On the supply side, he said, “there is equally the threat of oil glut in spite of the OPEC+ output cut agreement especially with the recent announcement by the US that it had become a net oil exporter.”
However, there are those who are optimistic that the situation can be redeemed, the Head of Research at Agusto & Co, Mr Jimi Ogbobine, expresses such confidence. Speaking in a telephone interview, he told our reporter that there was still a potential for oil prices to rise above the benchmark, considering the demand and supply dynamics of the oil market.
“I am not sure we should actually panic about the price risk,” he said.
Citing the start of production from Total’s Egina deepwater field, he said, “So, whatever we may lose in terms of prices, we may gain somewhat in terms of production volumes.” Meanwhile, others such as the Director-General, West African Institute for Financial and Economic Management, Prof.
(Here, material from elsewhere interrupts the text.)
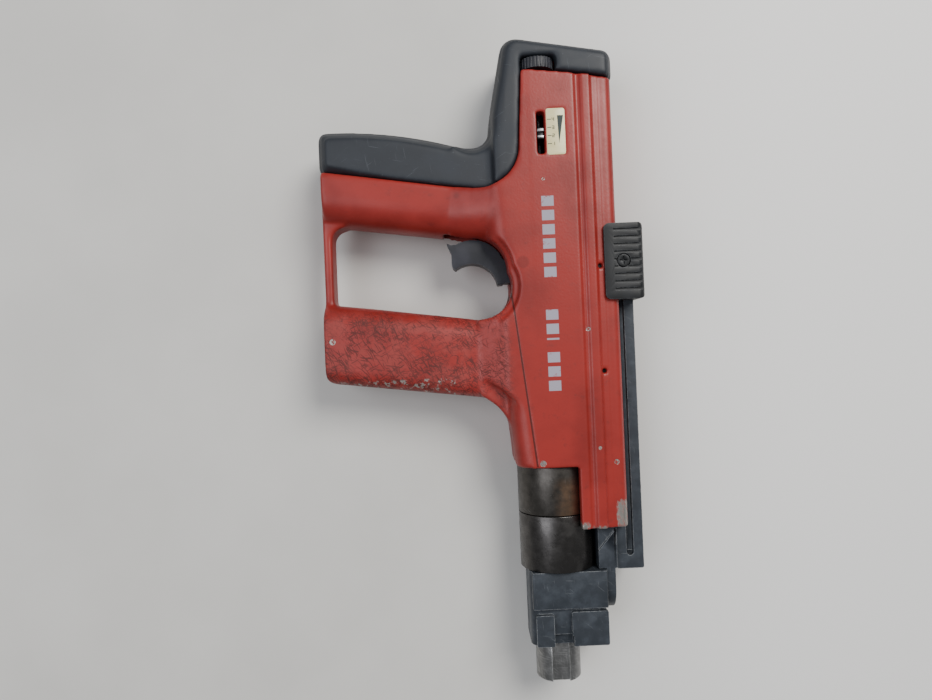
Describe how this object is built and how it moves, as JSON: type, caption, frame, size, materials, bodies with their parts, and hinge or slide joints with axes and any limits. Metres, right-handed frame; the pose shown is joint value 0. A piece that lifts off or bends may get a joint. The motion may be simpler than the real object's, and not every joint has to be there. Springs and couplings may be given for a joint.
{
  "type": "powder-actuated nail gun",
  "caption": "Powder-actuated fastening tool with a D-shaped handle, trigger, sliding cocking grip, power wheel with pointer and a spring-loaded nose that slides in when pressed.",
  "frame": {"origin": "centre of the bounding box on the ground, with the tool lying on its left flank", "axes": "+Y runs back along the barrel away from the muzzle, +X towards the cocking side, +Z out of the right flank"},
  "size_m": [0.1934, 0.3906, 0.053],
  "materials": {
    "red_enamel": "powder-coated die-cast aluminium, scuffed",
    "pad_rubber": "moulded slate rubber",
    "phosphated_steel": "phosphated black steel",
    "blued_steel": "blued steel, heat stained",
    "ground_steel": "ground hardened steel",
    "spring_steel": "oiled spring steel",
    "black_nylon": "moulded glass-filled nylon",
    "grip_casting": "black moulded grip with worn ribs",
    "scale_card": "cream printed plate under lacquer",
    "pointer_metal": "bright pointer with dark gap",
    "buffer_rubber": "hard buffer rubber"
  },
  "bodies": {
    "housing": {"housing": "red_enamel", "front_arm": "red_enamel", "grip_pad": "pad_rubber", "guide_rails": "phosphated_steel", "rail_pins": "ground_steel", "scale_plate": "scale_card", "cartridge_guide": "phosphated_steel", "breech_block": "ground_steel", "rear_plug": "ground_steel", "arm_pins": "ground_steel", "trigger_pin": "ground_steel", "firing_spring": "spring_steel", "contact_spring": "spring_steel", "trigger_spring": "spring_steel", "strip_pawl": "spring_steel"},
    "nose": {"piston_guide": "blued_steel", "ring_front": "blued_steel", "ring_rear": "blued_steel", "nose_block": "phosphated_steel", "fastener_guide": "phosphated_steel", "guide_pin": "ground_steel", "nose_bracket": "phosphated_steel", "bracket_screw": "ground_steel", "buffer_rings": "buffer_rubber", "guide_catch": "spring_steel"},
    "piston": {"piston": "ground_steel"},
    "firing_pin": {"firing_pin": "ground_steel"},
    "trigger": {"trigger": "black_nylon"},
    "sear": {"sear": "ground_steel"},
    "power_wheel": {"power_wheel": "black_nylon", "power_spindle": "ground_steel"},
    "power_pointer": {"power_pointer": "pointer_metal"},
    "cocking_grip": {"cocking_grip": "grip_casting", "cocking_screw": "ground_steel", "cocking_nut": "ground_steel", "carriage_block": "ground_steel"}
  },
  "joints": [
    {"name": "nose_press", "type": "slide", "parent": "housing", "child": "nose", "axis": [0, 1, 0], "range_m": [0, 0.016], "stiffness_N_per_m": 3000, "springref_m": -0.01, "deforming": ["contact_spring"]},
    {"name": "piston_stroke", "type": "slide", "parent": "nose", "child": "piston", "axis": [0, -1, 0], "range_m": [0, 0.0575]},
    {"name": "firing_pin_draw", "type": "slide", "parent": "housing", "child": "firing_pin", "axis": [0, 1, 0], "range_m": [0, 0.012], "stiffness_N_per_m": 1500, "springref_m": -0.006, "deforming": ["firing_spring"]},
    {"name": "trigger_pull", "type": "hinge", "parent": "housing", "child": "trigger", "pos_m": [0.02275, 0.0539, 0.0265], "axis": [0, 0, -1], "range_deg": [0, 12], "stiffness_Nm_per_rad": 2, "springref_deg": -5.73, "deforming": ["trigger_spring"]},
    {"name": "sear_draw", "type": "slide", "parent": "housing", "child": "sear", "axis": [-1, 0, 0], "range_m": [0, 0.0041]},
    {"name": "power_wheel_turn", "type": "hinge", "parent": "housing", "child": "power_wheel", "pos_m": [0.03845, 0.1779, 0.042], "axis": [0, 1, 0], "range_deg": [-350, 350]},
    {"name": "pointer_travel", "type": "slide", "parent": "housing", "child": "power_pointer", "axis": [0, 1, 0], "range_m": [-0.008, 0.008]},
    {"name": "cocking_stroke", "type": "slide", "parent": "housing", "child": "cocking_grip", "axis": [0, -1, 0], "range_m": [0, 0.095]}
  ],
  "couplings": [
    {"joint": "sear_draw", "follows": "trigger_pull", "m_per_rad": 0.0186},
    {"joint": "pointer_travel", "follows": "power_wheel_turn", "m_per_rad": 0.0013}
  ]
}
Akpan Ekpo, are of the opinion that Nigeria needs to think out of the box and stop relying heavily on crude oil sales.
Speaking with journalists on the issue recently, he said, “You cannot rely on a commodity whose price you don’t control. We should see oil revenue as a windfall, not to rely on it. It is not reliable at all because oil price fluctuates; so we are vulnerable to this negative oil shock, and people have been saying it for long that we need to get out of it.”
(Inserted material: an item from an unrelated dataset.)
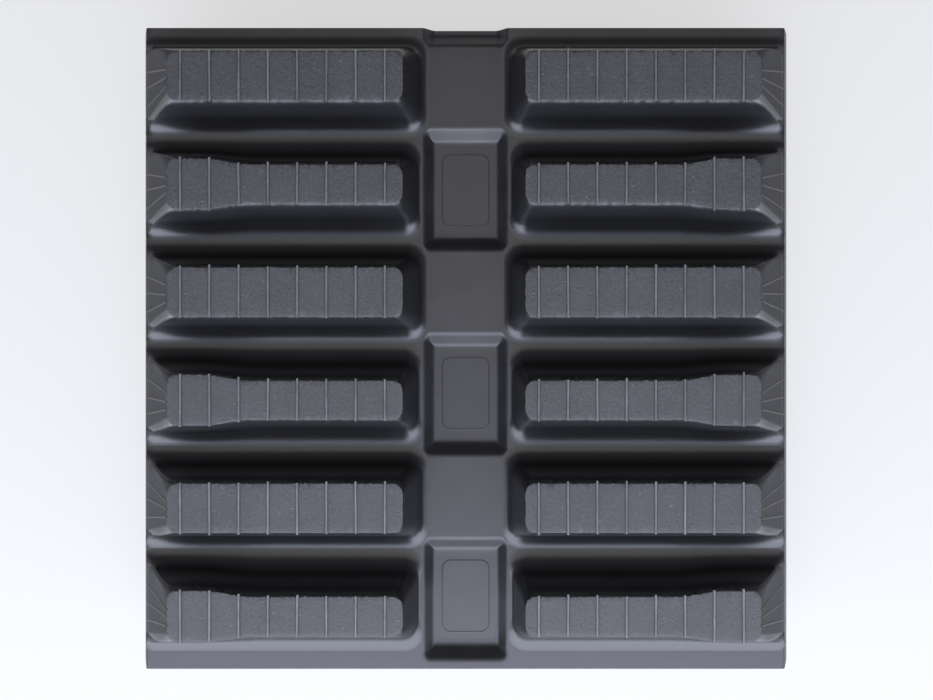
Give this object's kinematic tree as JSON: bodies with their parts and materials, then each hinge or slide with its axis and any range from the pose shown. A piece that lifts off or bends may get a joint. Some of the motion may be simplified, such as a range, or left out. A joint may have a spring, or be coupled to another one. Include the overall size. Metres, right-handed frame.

One cannot but agree with him that the country is over depending on the sales of oil to run its economy and as he highlighted, the unfortunate part is that once the oil price starts going up, we relax. We tend to forget that the market is very volatile.
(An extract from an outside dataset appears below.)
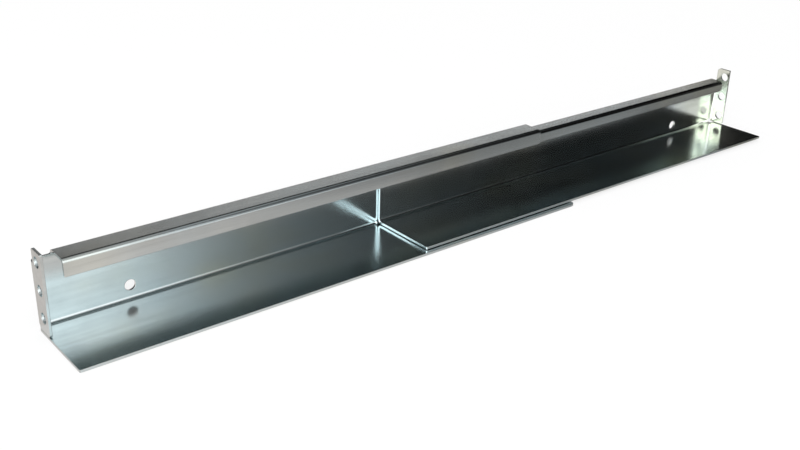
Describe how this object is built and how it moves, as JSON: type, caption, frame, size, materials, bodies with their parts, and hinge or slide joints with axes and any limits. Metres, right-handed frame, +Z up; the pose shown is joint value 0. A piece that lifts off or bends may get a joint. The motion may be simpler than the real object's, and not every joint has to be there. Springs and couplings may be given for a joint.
{
  "type": "telescoping rack rail",
  "caption": "Telescoping support rail for rack equipment: nested L-shaped folded steel rails with a lipped cover, each ending in an ear with a column of screw holes.",
  "frame": {"origin": "middle hole of the front ear, on the ear's outer face, which lies on the front rack post", "axes": "+X along the slide from the front ear to the rear ear, +Y away from the shelf towards the rack's side, +Z up"},
  "size_m": [0.566, 0.0535, 0.0487],
  "materials": {
    "zinc_plated_sheet": "bright zinc plating on cold-rolled sheet, semi-mirror with fine rolling grain"
  },
  "bodies": {
    "outer": {"outer_rail": "zinc_plated_sheet"},
    "inner": {"inner_rail": "zinc_plated_sheet"}
  },
  "joints": [
    {"name": "telescope", "type": "slide", "parent": "outer", "child": "inner", "axis": [1, 0, 0], "range_m": [-0.2145, 0.078]}
  ]
}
Whatever your stand may be, the declining price of crude oil is of serious concern to countries like Nigeria which depends heavily on the commodity. The challenge is even much more when both estimate price and production volume are threatened by external factors beyond our control.
Improving The Downstream
Another aspect of the 2019 budget that is likely going to create more problems for the economy is the provision of petroleum products. Due to inefficiency in the operation of the downstream sector, the government, even in the face of the numerous challenges and threat to the economy has earmarked $1 billion for petroleum products subsidy for the year under review.
Stakeholders in oil and gas industry have however called on the government to carry a total deregulation of the downstream sector, stressing that doing so would unlock the huge private investment potentials and stimulate sustainable growth.
Advocates of this view suggest that the huge funds spent by government on subsidy annually could be used to develop other sectors of the economy.
Speaking in support of the view, the Director General, Lagos State Chamber of Commerce and Industry (LCCI), Mr Muda Yusuf, described the biggest burden on the economy today as the petroleum subsidy regime.
According to him, the government should encourage private sector players to take over the downstream sector of the petroleum business.
“When this is done, most of the challenges we see as regards subsidy, refineries and others will be adequately addressed. The government should only play a regulatory and not an operational role.
“Government has no business refining petroleum products, retailing or distributing fuel as well as the marketing of these products. We cannot continue to carry that kind of burden in the oil sector,’’ he said .
The LCCI boss said failure to address the downstream sector is putting stress on government finances adding that payment of subsidies puts tremendous pressure on the foreign exchange market and foreign reserves, just as it exerts immense stress on the nation’s treasury.
“It remains a cause for concern that the subsidy regime had subsisted, especially at a time when the economy is facing unprecedented fiscal challenges.
“At a time when productivity in the economy is constrained by acute infrastructure deficit; at a time when public institutions are finding it hard to pay salaries. There cannot be a better example of resource misapplication.
“There are two components of this; the first is the genuine subsidy, which is the differential between the pump price and the landing and other costs of fuel.
“The second and more disturbing component is the transparency problems inherent in the fuel subsidy administration, including the petroleum equalisation policy. For several years, the economy suffered severe bleeding from this phenomenon.
Yusuf said total deregulation of the downstream would enhance free resources for investment in critical infrastructures such as power, roads, the rail systems, health sector, education sector etc.
“Full deregulation will create more jobs for the teeming youths of the country in the downstream oil sector as investment in the sector improves.
“It will permanently eliminate the fuel queues. The subsidy regime has done incalculable damage to the economy over the years.
“The citizens have in the past suffered untold hardships resulting from scarcity of petrol and in many instances buying the product far above the regulated price.
“The nation’s treasury and foreign exchange market has been under severe pressure from the funding of petroleum product importation. This should not continue if the Nigerian economy must make progress,” he said.
Speaking in similar direction, chairman Western Zone of the Independent Petroleum Marketers Association of Nigeria (IPMAN) Alhaji Debo Ahmed, urged government to liberalise and enforce total deregulation of the downstream sector to boost the country’s economic growth.
Ahmed said that deregulation remained the best option to move the economy forward, adding that full deregulation would bring in investments into the sector.
He charged the government to summon the courage to fully deregulate and remove subsidy totally to open the market for investors.
“If government likes, they can introduce gradual removal of subsidy but it should not go beyond 6 to 18 months period. If fully deregulated with rules, you will have the serious investors coming in to invest adequately,’’he said.
They however submitted that government needs to fast track the petroleum industry governance bill (PIGB) to facilitate the process.
The LCCI DG, said, “This is the spirit of the Petroleum Industry Bill (PIB) which, regrettably, has again got stuck in the legislative process.
“The reform of the oil and gas sector would create a number of advantages for the economy,” he said.